Is the hon. Member aware that television ends when the average public house closes?

Television is surely on when the public houses are open.

One of the great problems these days is the publican. He is in great difficulty, while the brewers are still making colossal profits.

If the brewers are to be brought into this discussion, I hope that a reply can be given.

One has only to read the papers to find that out. Publicans are in serious trouble because of the decline in trade. It ought to be noted that the brewers, in the main, are not helping the publicans who are their tenants. In my constituency, they are still charging the same rents as in the days of the war. It should also be brought out that what the brewers are doing today is to get rid of their tenants and replace them with managers.
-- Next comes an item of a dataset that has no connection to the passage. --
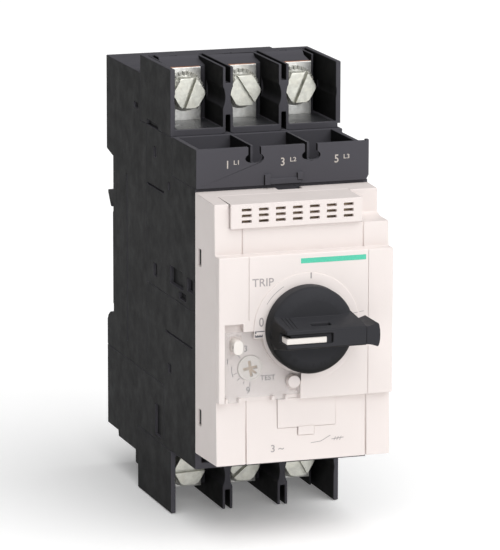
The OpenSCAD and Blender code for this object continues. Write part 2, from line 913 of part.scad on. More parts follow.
module rail_clip_spring() {
    color(steel)
        translate([0, y_at(7.8), clip_spring_z[0]])
            coil(1.7, 0.35, 6, clip_spring_z[1] - clip_spring_z[0]);
}

/* ---- Terminals ---- */

// Hex head with a screwdriver slot, on a threaded shank.
module terminal_screw(z, slot_angle) {
    head = [54, 57.6];
    color(steel)
    difference() {
        union() {
            translate([0, y_at(head[0]), z])
                rotate([90, 0, 0]) cylinder(r = 5.4, h = head[1] - head[0], $fn = 6);
            bar(0, z, [40, head[0] + 0.5], screw_r - 0.15);
        }
        translate([0, y_at(head[1]), z])
            rotate([90, 0, 0])
                rotate([0, 0, slot_angle]) translate([-7, -0.65, -1.3]) cube([14, 1.3, 2]);
    }
}

module washer(z, d, r) {
    color(steel)
    difference() {
        bar(0, z, d, r);
        bar(0, z, [d[0] - 1, d[1] + 1], screw_r + 0.15);
    }
}

module clamp_nut(z) {
    color(steel)
    difference() {
        slab([-5, 5], [45.2, 49.6], [z - 5, z + 5]);
        bar(0, z, [45, 50], screw_r - 0.1);
    }
}

// Each screw's slot was left at its own angle when it was tightened.
module line_terminal_screws() {
    angles = [69, 123, 67];
    for (i = [0 : 2]) translate([poles[i], 0, 0]) terminal_screw(line_screw_z, angles[i]);
}

module load_terminal_screws() {
    angles = [2, 40, 118];
    for (i = [0 : 2]) translate([poles[i], 0, 0]) terminal_screw(load_screw_z, angles[i]);
}

module line_spring_washers() { at_poles() washer(line_screw_z, spring_washer_d, 4.7); }
module line_flat_washers() { at_poles() washer(line_screw_z, flat_washer_d, flat_washer_r); }
module line_clamp_nuts() { at_poles() clamp_nut(line_screw_z); }
module load_spring_washers() { at_poles() washer(load_screw_z, spring_washer_d, 4.7); }
module load_flat_washers() { at_poles() washer(load_screw_z, flat_washer_d, flat_washer_r); }
module load_clamp_nuts() { at_poles() clamp_nut(load_screw_z); }

// Strap under the screw, down through the bay floor, and the fixed contact arm.
module line_conductors() {
    run_z = 40;
    neck_z = shelf_z - wall;
    color(steel)
    at_poles() difference() {
        union() {
            slab([-bar_w / 2, bar_w / 2], [strap_d, strap_d + bar_t], [neck_z, 67.9]);
            side([-arm_w / 2, arm_w / 2], [
                [strap_d, neck_z + 1], [strap_d + bar_t, neck_z + 1],
                [strap_d + bar_t, run_z - bar_t], [contact_d, run_z - bar_t],
                [contact_d, line_contact_z - 3], [contact_d - bar_t, line_contact_z - 3],
                [contact_d - bar_t, run_z], [strap_d, run_z]
            ]);
        }
        bar(0, line_screw_z, [strap_d - 1, strap_d + bar_t + 1], screw_r + 0.15);
    }
}

// Strap under the screw and the run up to the heater.
module load_conductors() {
    run_z = -44;
    end_d = 73;
    neck_z = load_seam_z + wall;
    color(steel)
    at_poles() difference() {
        union() {
            slab([-bar_w / 2, bar_w / 2], [strap_d, strap_d + bar_t], [-65.2, neck_z]);
            side([-arm_w / 2, arm_w / 2], [
                [strap_d, neck_z - 1], [strap_d + bar_t, neck_z - 1],
                [strap_d + bar_t, run_z - bar_t], [end_d, run_z - bar_t],
                [end_d, run_z], [strap_d, run_z]
            ]);
        }
        bar(0, load_screw_z, [strap_d - 1, strap_d + bar_t + 1], screw_r + 0.15);
    }
}

/* ---- Contacts and arc chutes ---- */

module fixed_contact_tips() {
    color(brass)
    at_poles() for (z = [line_contact_z, load_contact_z]) {
        slab([-2.5, 2.5], [contact_d, contact_d + tip_t], [z - 2.5, z + 2.5]);
    }
}

module moving_contact_tips() {
    color(brass)
    at_poles() for (z = [line_contact_z, load_contact_z]) {
        slab([-2.5, 2.5], [bridge_d - tip_t, bridge_d], [z - 2.5, z + 2.5]);
    }
}

module contact_bridges() {
    color(copper)
    at_poles() slab([-3, 3], [bridge_d, bridge_d + bar_t],
                    [load_contact_z - 3, line_contact_z + 3]);
}

// Cross bar with a cage for each bridge and a stem to the mechanism.
module contact_carrier() {
    cage_d = bridge_d - 2;
    spring_d = bridge_d + bar_t + 4.4;
    pin_d = rocker_d + rocker_len * sin(rocker_tilt);
    pin_z = rocker_z + rocker_len * cos(rocker_tilt);
    color(white) {
        slab([-23, 23], [spring_d, spring_d + 5], [carrier_z - 3, carrier_z + 3]);
        at_poles() {
            both_sides() slab([3.3, 4.8], [cage_d, spring_d + 0.5],
                              [carrier_z - 2.5, carrier_z + 2.5]);
            slab([-4.8, 4.8], [cage_d, bridge_d - gap], [carrier_z - 2, carrier_z + 2]);
        }
        difference() {
            slab([-3, 3], [spring_d + 4.5, pin_d + 3.2], [carrier_z - 2.5, carrier_z + 2.5]);
            slab([-4, 4], [pin_d - rocker_pin_r - 0.4, pin_d + rocker_pin_r + 0.4],
                 [carrier_z - 3, pin_z + rocker_pin_r + 0.6]);
        }
    }
}

module contact_springs() {
    color(steel)
    at_poles() forward_coil(0, carrier_z, [bridge_d + bar_t, bridge_d + bar_t + 4.4],
                            2.2, 0.3, 4);
}

module arc_chute_plates() {
    count = 5;
    color(steel)
    at_poles() for (i = [0 : count - 1]) {
        slab([-6.5, 6.5], [22.6 + 2.4 * i, 23.4 + 2.4 * i], [33, 37.4]);
        slab([-6.5, 6.5], [22.6 + 2.4 * i, 23.4 + 2.4 * i], [-2.6, 2]);
    }
}

// Insulating cheeks that hold the splitter plates.
module arc_chute_frames() {
    color([0.75, 0.7, 0.6])
    at_poles() both_sides() for (z = [[33, 37.4], [-2.6, 2]]) {
        slab([6.5, 7.4], [21.4, 35], z);
    }
}

/* ---- Magnetic and thermal trip ---- */

// Arm of the load-side fixed contact, down to the coil.
module coil_leads() {
    color(copper)
    at_poles() side([-3, 3], [
        [contact_d - bar_t, load_contact_z + 3], [contact_d, load_contact_z + 3],
        [contact_d, coil_z + 7.6], [contact_d - bar_t, coil_z + 7.6]
    ]);
}

module magnetic_coils() {
    color(copper)
    at_poles() forward_coil(0, coil_z, [16, 34], 6.1, 1.1, 5);
}

// Steel frame round each coil, with its bored core in the front half.
module magnetic_yokes() {
    z = [coil_z - 8.6, coil_z + 4];
    color(steel)
    at_poles() {
        slab([-7.4, 7.4], [12, 40], [z[0], z[0] + 1.2]);
        slab([-7.4, 7.4], [12, 14], z);
        difference() {
            union() {
                slab([-7.4, 7.4], [38, 40], z);
                bar(0, coil_z, [30, 38.5], 4);
            }
            bar(0, coil_z, [29, 41], 2);
        }
    }
}

// Plunger in the coil's rear half, with a rod forward to the trip bar.
module plungers() {
    color(steel)
    at_poles() {
        bar(0, coil_z, [16, 26], 4.2);
        bar(0, coil_z, [25, 72.9], 1.9);
    }
}

module plunger_springs() {
    color(steel)
    at_poles() forward_coil(0, coil_z, [26, 30], 3, 0.3, 4);
}

// Bimetal strips that bend forward to the trip bar as they warm.
module bimetals() {
    color(brass)
    at_poles() slab([-2.5, 2.5], bimetal_d, [-44, -21.4]);
}

// Resistive ribbon round each bimetal.
module heater_straps() {
    turns = 5;
    pitch = 4;
    color(copper)
    at_poles() for (i = [0 : turns - 1]) translate([0, 0, pitch * i]) {
        difference() {
            slab([-3.4, 3.4], [bimetal_d[0] - 0.8, bimetal_d[1] + 0.8], [-40.5, -38]);
            slab([-2.7, 2.7], [bimetal_d[0] - 0.2, bimetal_d[1] + 0.2], [-41, -37]);
        }
    }
}

module trip_bar() {
    d = [trip_bar_d - 1, trip_bar_d + 1];
    color(white) {
        cross_bar([-24.5, 24.5], trip_bar_d, trip_bar_z, trip_bar_r);
        at_poles() slab([-2, 2], d, [-24.5, trip_bar_z - 1]);
        slab([test_x - 1, test_x + 1], d, [trip_bar_z + 1, -6]);
        slab([6, 7.6], d, [trip_bar_z + 1, -6.8]);
    }
}

/* ---- Mechanism ---- */

module mechanism_frame() {
    cheek_x = [10.2, 11.4];
    frame_z = [-6.5, 26];
    color(steel) {
        difference() {
            both_sides() slab(cheek_x, [60.1, 91], frame_z);
            cross_bar([-12, 12], rocker_d, rocker_z, rocker_pin_r + gap);
            cross_bar([-12, 12], latch_d, latch_z, latch_r + gap);
        }
        difference() {
            slab([-cheek_x[1], cheek_x[1]], [89.8, 91], frame_z);
            bar(0, handle_z, [88, 92], shaft_r + gap);
        }
    }
}

// Crank on the rear end of the handle's shaft.
module toggle_crank() {
    color(steel)
    difference() {
        union() {
            bar(0, handle_z, [80, 84], 6);
            slab([-2, 2], [80, 82], [handle_z, handle_z + 8.5]);
        }
        bar(0, handle_z, [79, 85], shaft_stem_r + 0.02);
    }
}

// Rocker on its own pin: the long arm's pin sits in the carrier's fork.
module toggle_link() {
    color(steel)
    translate([0, y_at(rocker_d), rocker_z]) {
        rotate([0, 90, 0])
            translate([0, 0, -11.4]) cylinder(r = rocker_pin_r, h = 22.8);
        rotate([rocker_tilt, 0, 0]) {
            translate([-2, -1, -6]) cube([4, 2, rocker_len + 6]);
            translate([-2.8, 0, rocker_len])
                rotate([0, 90, 0]) cylinder(r = rocker_pin_r, h = 5.6);
        }
    }
}

module trip_latch() {
    color(steel) {
        slab([5.6, 7.6], [latch_d - 1, latch_d + 1], [-6, 11]);
        cross_bar([5, 11.4], latch_d, latch_z, latch_r);
    }
}

module main_spring() {
    color(steel) translate([-6.5, y_at(75), 0.5]) coil(2.6, 0.45, 7, 21.5);
}

// Long screws that hold the case halves together.
module case_screws() {
    color(steel) {
        at_case_screws([60.05, 62.5], 2);
        at_case_screws([34, 60.1], case_screw_r);
    }
}

rear_base();
load_base();
contact_case();
trip_case();
line_terminal_shroud();
load_terminal_shroud();
label_box();
front_cover();
control_fascia();
aux_slot_cover();
marker_plate();
dial_window();
seal_post();
current_dial();
dial_cam();
rotary_handle();
handle_pointer();
padlock_tongue();
handle_shaft();
test_button();
test_spring();
test_lever();
rail_clip();
rail_clip_spring();
line_terminal_screws();
line_spring_washers();
line_flat_washers();
line_clamp_nuts();
line_conductors();
load_terminal_screws();
load_spring_washers();
load_flat_washers();
load_clamp_nuts();
load_conductors();
fixed_contact_tips();
moving_contact_tips();
contact_bridges();
contact_carrier();
contact_springs();
arc_chute_plates();
arc_chute_frames();
coil_leads();
magnetic_coils();
magnetic_yokes();
plungers();
plunger_springs();
bimetals();
heater_straps();
trip_bar();
trip_latch();
mechanism_frame();
toggle_crank();
toggle_link();
main_spring();
case_screws();
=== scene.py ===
"""Looks of a three-pole motor protection breaker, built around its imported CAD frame."""
import json
import math

import bmesh
import bpy
from mathutils import Matrix, Vector

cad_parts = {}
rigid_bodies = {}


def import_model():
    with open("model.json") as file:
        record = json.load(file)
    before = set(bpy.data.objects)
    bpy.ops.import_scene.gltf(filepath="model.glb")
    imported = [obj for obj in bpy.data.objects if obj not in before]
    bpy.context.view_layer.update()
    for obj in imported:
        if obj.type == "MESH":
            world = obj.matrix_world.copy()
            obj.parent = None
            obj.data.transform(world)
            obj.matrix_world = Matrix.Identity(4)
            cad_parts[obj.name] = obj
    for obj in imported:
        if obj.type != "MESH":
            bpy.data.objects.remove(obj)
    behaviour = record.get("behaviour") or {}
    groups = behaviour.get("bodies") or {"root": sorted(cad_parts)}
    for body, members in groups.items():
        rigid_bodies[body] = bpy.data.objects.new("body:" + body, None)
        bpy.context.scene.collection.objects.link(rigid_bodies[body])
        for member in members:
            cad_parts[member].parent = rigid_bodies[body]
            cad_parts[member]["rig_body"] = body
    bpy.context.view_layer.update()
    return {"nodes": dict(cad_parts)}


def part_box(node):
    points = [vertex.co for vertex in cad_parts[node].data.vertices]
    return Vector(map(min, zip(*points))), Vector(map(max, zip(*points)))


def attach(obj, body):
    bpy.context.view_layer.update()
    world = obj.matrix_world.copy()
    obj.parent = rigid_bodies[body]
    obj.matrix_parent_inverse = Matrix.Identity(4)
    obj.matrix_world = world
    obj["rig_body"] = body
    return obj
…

The hon. Member says that the rents are the same as during the war, but is it not a fact that the rents of council houses have gone up since the war?

Does the hon. Member for Burton (Mr. Colegate) wish to withdraw his Amendment?

Before doing so, Sir Charles, I should like to make one comment on the statement of the Financial Secretary that the loss of revenue would be some £40 or £50 million. He did not refer to the fact that a large proportion of the money saved would go back into the Revenue in one form or another. I ask the right hon. and learned Gentleman to consider this point. But as it does not arise now, I beg to ask leave to withdraw my Amendment.

Amendment, by leave, withdrawn.

Clause ordered to stand part of the Bill.